Background: There are few studies concerning the development of chronic kidney disease (CKD) in obese patients independent of its relation with other risk factors. Also, the role of inflammation in this relationship is unclear. In this study we aimed to test the hypothesis that obesity is associated with risk for CKD and whether this risk is associated with serum C-reactive protein (CRP) levels in an apparently healthy obese population.
Methods: Biochemical parameters and urinary protein excretion were determined in 110 patients with body mass index (BMI) >30.0 (calculated as kg/m2) and 50 age-matched healthy controls. Glomerular filtration rate was estimated by calculation of creatinine clearance.
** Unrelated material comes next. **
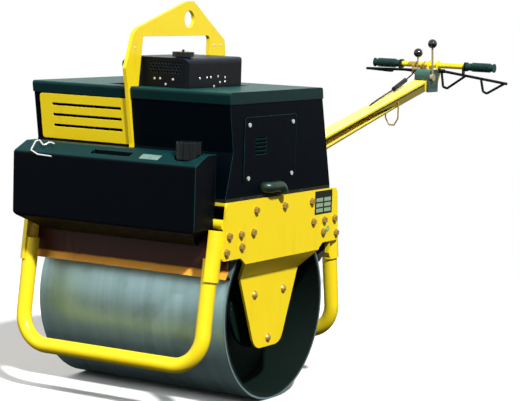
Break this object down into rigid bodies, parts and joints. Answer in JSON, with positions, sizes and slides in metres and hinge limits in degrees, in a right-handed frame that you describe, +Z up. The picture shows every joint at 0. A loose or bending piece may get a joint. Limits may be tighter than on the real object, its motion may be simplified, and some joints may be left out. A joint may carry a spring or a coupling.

Results: Of the patients, 17.3% had CKD. They had higher CRP levels than controls (6.52 +/- 0.58 mg/L and 4.48 +/- 1.26 mg/L, respectively, p=0.001). Furthermore, CRP levels were positively correlated with BMI, waist circumference, waist to hip ratio and proteinuria, and negatively correlated with glomerular filtration rate (GFR). When GFR was considered as the dependent variable in a multiple regression analysis, CRP maintained its significant correlation with GFR.
Conclusion: Our study of apparently healthy obese individuals, has shown a significant association between BMI and CKD independent of other potential mediators. Furthermore, our findings suggest that inflammation may be the pathogenic mechanism of obesity-related CKD.